Elsewhere, pro-Iran Iraqi militias have also attacked American bases, while Yemen’s Houthi Ansarallah movement vowed to hit Israeli ships, or those linked to the Zionist state, transiting the Bab el-Mandeb strait to the Red Sea. When the Yemeni group delivered on their pledge, major shipping lines said they would abandon the route for the time being. The Houthis have also tried to hit Israel directly, and at this point in time, as America has mustered a naval flotilla of the willing to confront the Yemeni faction, the Red Sea could become the theatre of an ugly conflict with the Houthis unleashing their guerrilla tactics on the American behemoth and its allies.
Turbulence ahead
Many naive friends and cynical enemies have faulted Hamas for failing to pursue the path of dialogue. Dialogue is indeed the preferred solution to any problem, but it takes two to tango. From the Oslo Accords onwards, Israel and its foreign friends have thrown scraps at the Palestinians, and expected them to be grateful for their ‘benevolence’. When the Palestinians have demanded to be treated as equals, they have been criticised for being rigid and not wanting peace. Palestinian intellectual giant Edward Said put it very eloquently when, in 2003, he stated that “most Israelis and what seems like the majority of American Jews have made every effort to deny, avoid, or negate the Palestinian reality. This is why there is no peace”.

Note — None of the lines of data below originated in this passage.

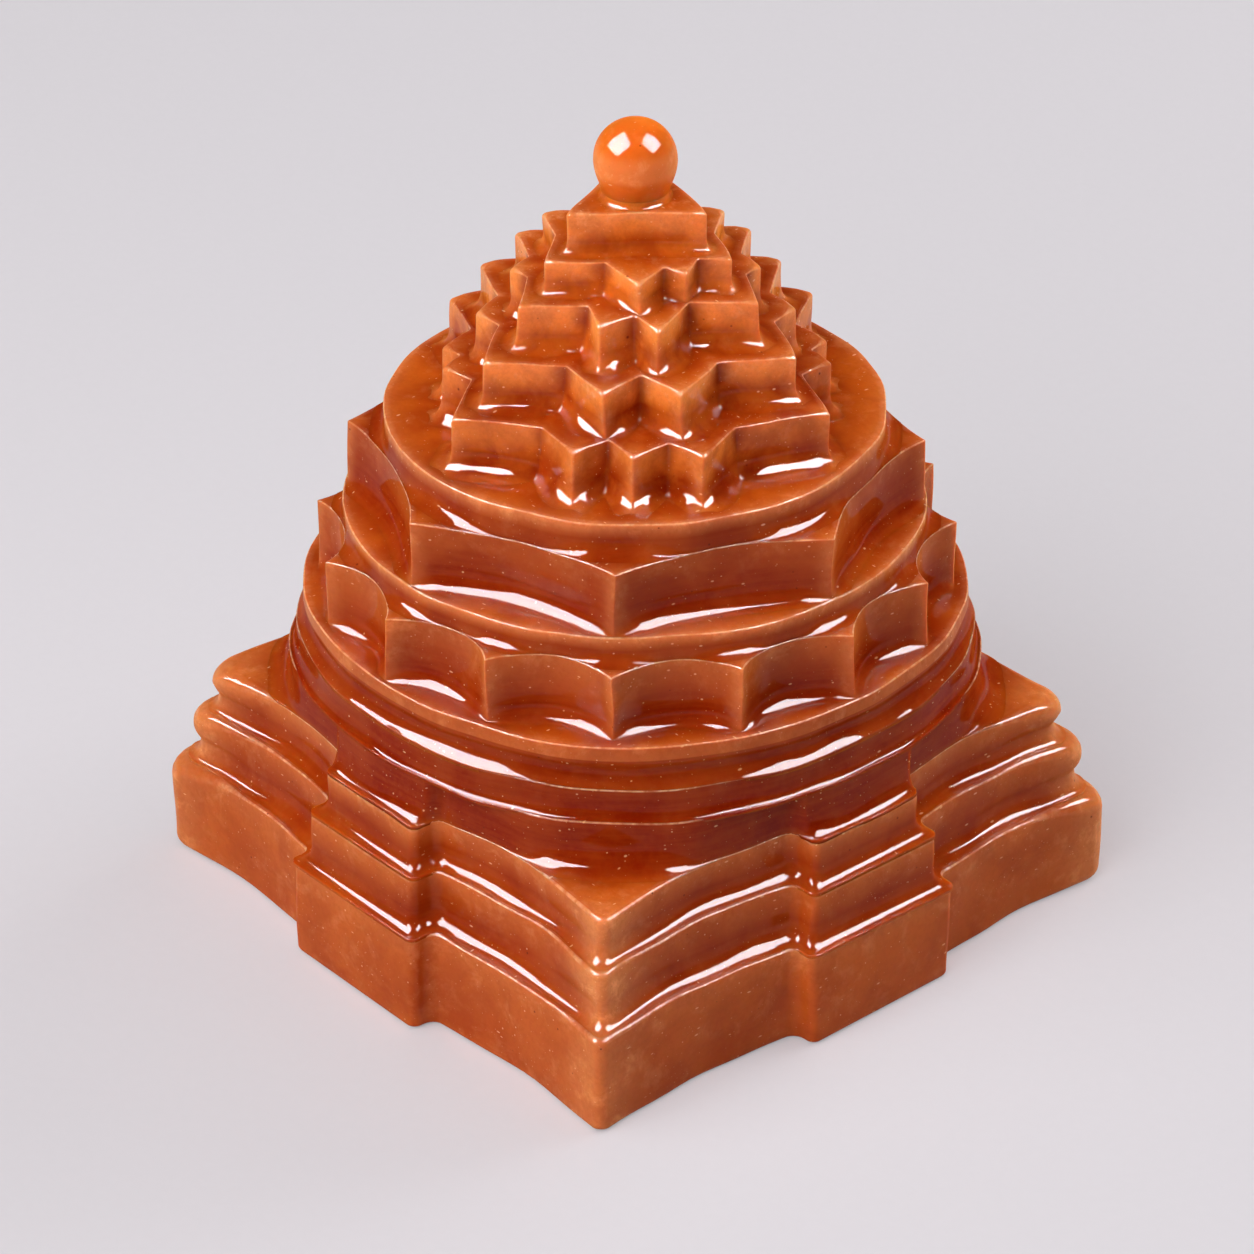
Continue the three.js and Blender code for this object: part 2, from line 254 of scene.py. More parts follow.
def outward_of(outline_at):
    """The way out from each point of a wall, found by letting its outline grow and shrink a little."""
    probe = 0.05 * MM
    return (outline_at(probe) - outline_at(-probe)) / (2 * probe)


def turned(points, angle):
    cos, sin = math.cos(angle), math.sin(angle)
    return points @ np.array([[cos, sin], [-sin, cos]])


def wing(start, end, wall, dip):
    """The swept wall between a corner and a gate, without its two ends."""
    share = np.linspace(0, 1, WING_PARTS + 1)[1:-1]
    return np.stack([start + (end - start) * share, wall + dip * np.sin(math.pi * share)], axis=1)


def step_outline(steps, level, grow=0.0):
    half = steps.half[level] + grow
    reach = steps.gate_reach[level] + grow
    gate = steps.gate_half[level] + grow
    dip = steps.dip[level]
    nose, root = steps.gate_round, steps.gate_root
    sides = []
    for quarter in range(4):
        first, last = steps.corner_round[quarter], steps.corner_round[(quarter + 1) % 4]
        side = np.concatenate([
            arc((-half + first, -half + first), first, 225, 270),
            wing(-half + first, -gate - root, -half, dip),
            arc((-gate - root, -half - root), root, 90, 0),
            arc((-gate + nose, -reach + nose), nose, 180, 270),
            arc((gate - nose, -reach + nose), nose, 270, 360),
            arc((gate + root, -half - root), root, 180, 90),
            wing(gate + root, half - last, -half, dip),
            arc((half - last, -half + last), last, 270, 315)[:-1],
        ])
        sides.append(turned(side, quarter * math.pi / 2))
    return np.concatenate(sides)


def smooth_least(a, b, blend):
    """The lesser of two values, with the corner between them rounded over blend."""
    mix = np.clip(0.5 + 0.5 * (b - a) / blend, 0, 1)
    return b * (1 - mix) + a * mix - blend * mix * (1 - mix)


def polar(angles, radii):
    return np.stack([radii * np.cos(angles), radii * np.sin(angles)], axis=1)


def ring_angles():
    return np.linspace(0, 2 * math.pi, RING_POINTS, endpoint=False)


def ring_outline(radius, squareness=0.0, grow=0.0):
    """A circle whose radius swells towards the corners of the base."""
    angles = ring_angles()
    return polar(angles, radius + grow - squareness * np.cos(4 * angles))


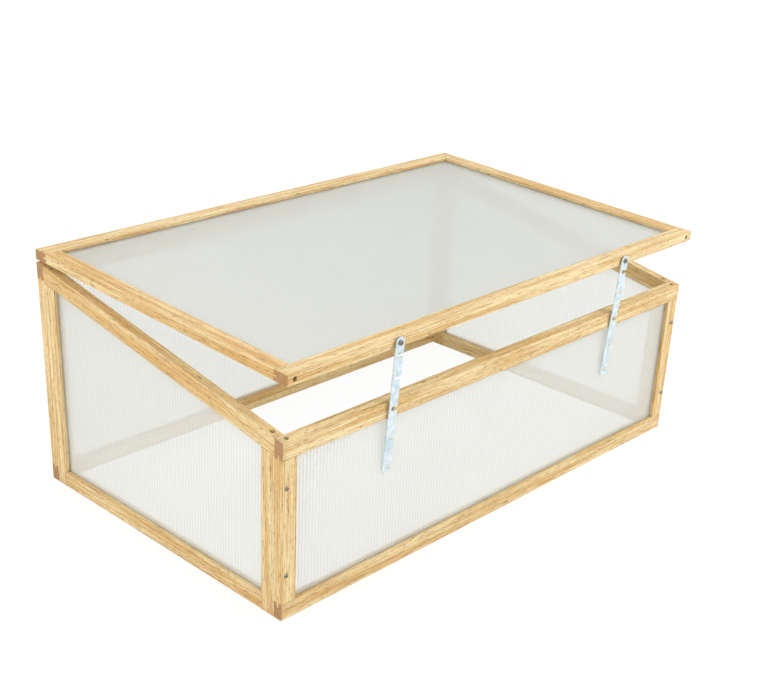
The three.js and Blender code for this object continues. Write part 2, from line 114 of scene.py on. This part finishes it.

Palestinian writer and freedom fighter Ghassan Kanafani was even more blunt when asked by an Australian journalist in 1970 why the Palestinians didn’t talk to the Israelis: “You don’t mean exactly peace talks. You mean capitulation, surrender.” When pressed further why they did not talk to Israeli leaders he pointedly said, “That’s a kind of [a] conversation between the sword and the neck. I have never seen any talk between a colonialist case and a national liberation movement ... to us … to liberate our country, to have dignity, to have respect, to have our mere human rights, is something as essential as life itself.”
Over five decades later, little has changed. If there is to be peace in Palestine and the wider Middle East, the Palestinians must be treated as equals, with a viable path to a functional state, not disconnected Bantustans overseen by Israel. To think that the Palestinian should just be grateful to be allowed to pick up the garbage and run the municipalities of Ramallah and Gaza City is an insult to their dignity.
As the sun rises on 2024, the situation can go either of two ways: Israel can succeed in exterminating the Palestinian population of Gaza or displacing them as the world watches the livestreaming of genocidal violence. Or the red-hot region can explode, with Gaza as the catalyst, and front lines spread from the Levant to the warm waters of the Gulf.